La méthode (légale) de Boudjellal

"La deuxième façon un peu légale, c’est, comme je l’ai fait, de jouer avec les primes et en prenant des risques. Cela coûtait plus cher. Je demandais au joueur s’il préférait avoir 10.000€ au moment de la signature ou 50.000€ en allant en finale. Beaucoup de joueurs disaient d’accord. Mais la Ligue a fait un amendement pour m’empêcher de le faire parce que cela les énervait."

Des salaires versés à Hong Kong, Andorre... ou en bitcoin

"Des méthodes illégales, il y en a plein. Je vais vous en énumérer et elles existent toutes dans le Top 14. Certains présidents prennent des CDI pour leurs joueurs. Et lorsqu’ils auront terminé leur contrat, ils leur feront un don. Cela se pratique beaucoup.

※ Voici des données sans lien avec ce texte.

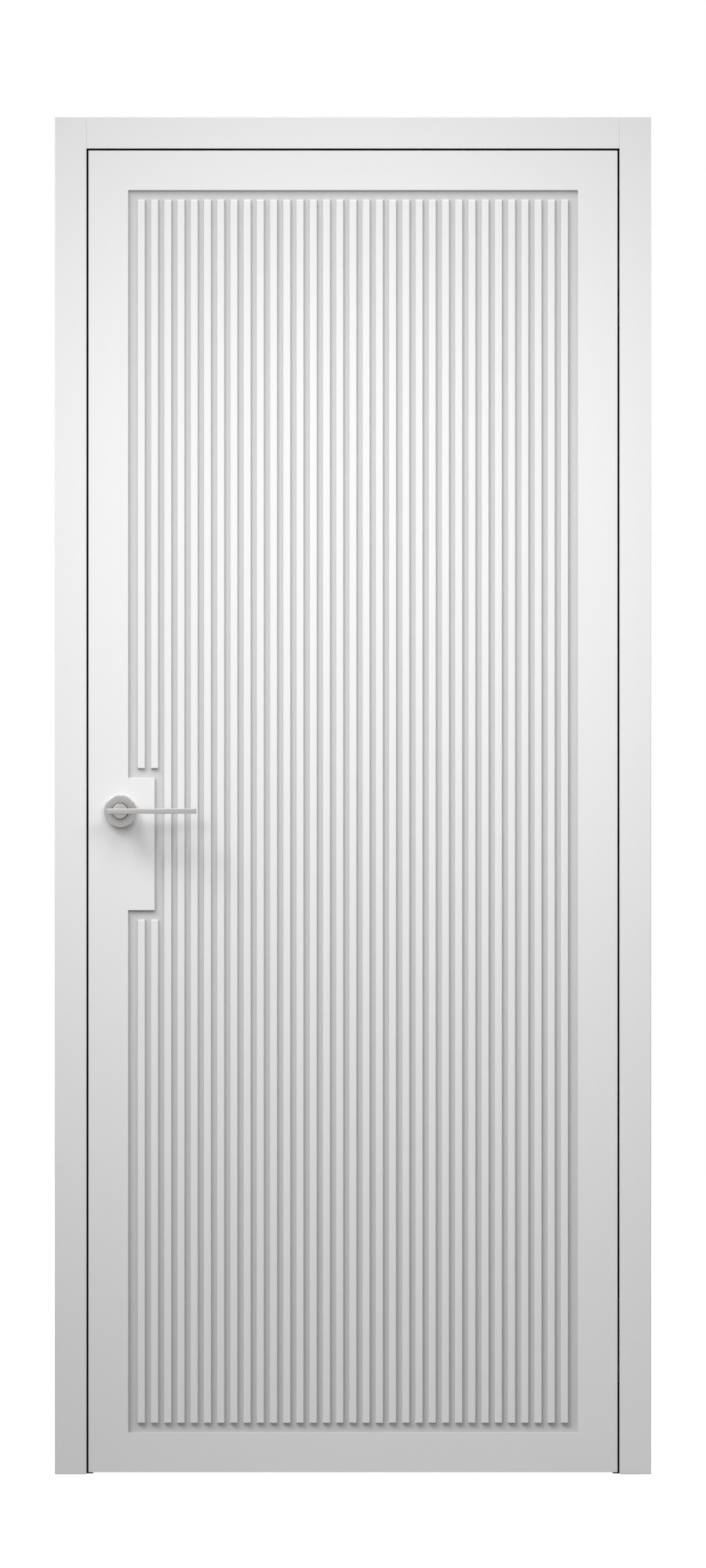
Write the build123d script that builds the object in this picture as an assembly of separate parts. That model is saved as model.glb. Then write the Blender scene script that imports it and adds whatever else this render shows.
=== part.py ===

Il y a aussi un mode de paiement utilisé en France et dans le monde qui s’appelle le bitcoin. Il peut être utilisé pour contourner le salary cap et il est complètement anonyme. Il y a aussi des présidents qui payent à Madagascar, à Hong Kong, à Andorre, en Afrique du Sud. Il y a aussi des présidents qui payent leurs joueurs dans d’autres paradis fiscaux par le biais de sociétés, sans que l’argent ne passe en France. Il y a aussi des présidents qui payent à l’étranger et le déclarent dans le salary cap, mais qui oublient de déclarer l’avantage fiscal que cela représente. Cela fausse la somme. Par exemple, en payant un joueur 100.000€ à Hong Kong, en France il faudrait lui donner 150.000€ pour qu’il touche la même chose. C’est une façon d’optimiser son salary cap."

Les retraites anticipées, des partenariats gagnant-gagnant

"Il y a aussi des présidents qui font des contrats de plusieurs années à un joueur alors qu’il ne jouera pas jusqu’au bout. La dernière année ne comptera pas dans le salary cap, car le joueur prend sa retraite. Il y a plein de façons de détourner le salary cap. Par exemple, quand on veut virer un joueur, ses indemnités comptent dans le salary cap. Certains présidents se séparent de joueurs et demandent à d’autres équipes de récupérer le joueur en échange d’un partenariat d’un montant qui couvrira son salaire. Et d’un coup, ce n’est plus dans le salary cap." 

Une solution miracle ?

"La méthode la plus efficace pour bien respecter le salary cap serait de s’appuyer sur les déficits d’exploitation. Aujourd’hui, tu ne peux pas avoir dans ton budget un pourcentage de ta masse salariale plus important qu’un chiffre donné. Si tu veux augmenter ta masse salariale, il faut augmenter l’ensemble de tes revenus et pas tes dotations. Cela permettra d’avoir des présidents qui ne seront pas des mécènes mais des entrepreneurs. Car on a la chance d’avoir de grands entrepreneurs en France comme Jacky Lorenzetti et Mohed Altrad. Ce sont des gens capables de créer beaucoup de richesse, de l’audience, de l’engouement. Mais pas dans le rugby. Dans le rugby, ce sont des mécènes. On a besoin de leur énergie et de leur savoir-faire. Dans un cas comme celui que je défends, il faudrait qu’ils relèvent les manches et ce serait bénéfique pour tout le monde."

"Ce qui me choque, c’est qu’en France, on n’est pas un paradis fiscal et ces déficits d’exploitation, ce sont des avoirs sur l’impôt. Cette économie d’impôts, il faudrait l’injecter dans la formation française. Sinon, si un club a les moyens d’avoir 10 ou 15 millions d’euros de déficit, et bien qu’il ne touche pas les droits TV puisqu’il s’est lancé dans une économie à perte. Cela me semble beaucoup plus efficace qu’un salary cap. Il faut aussi libérer l’économie du rugby."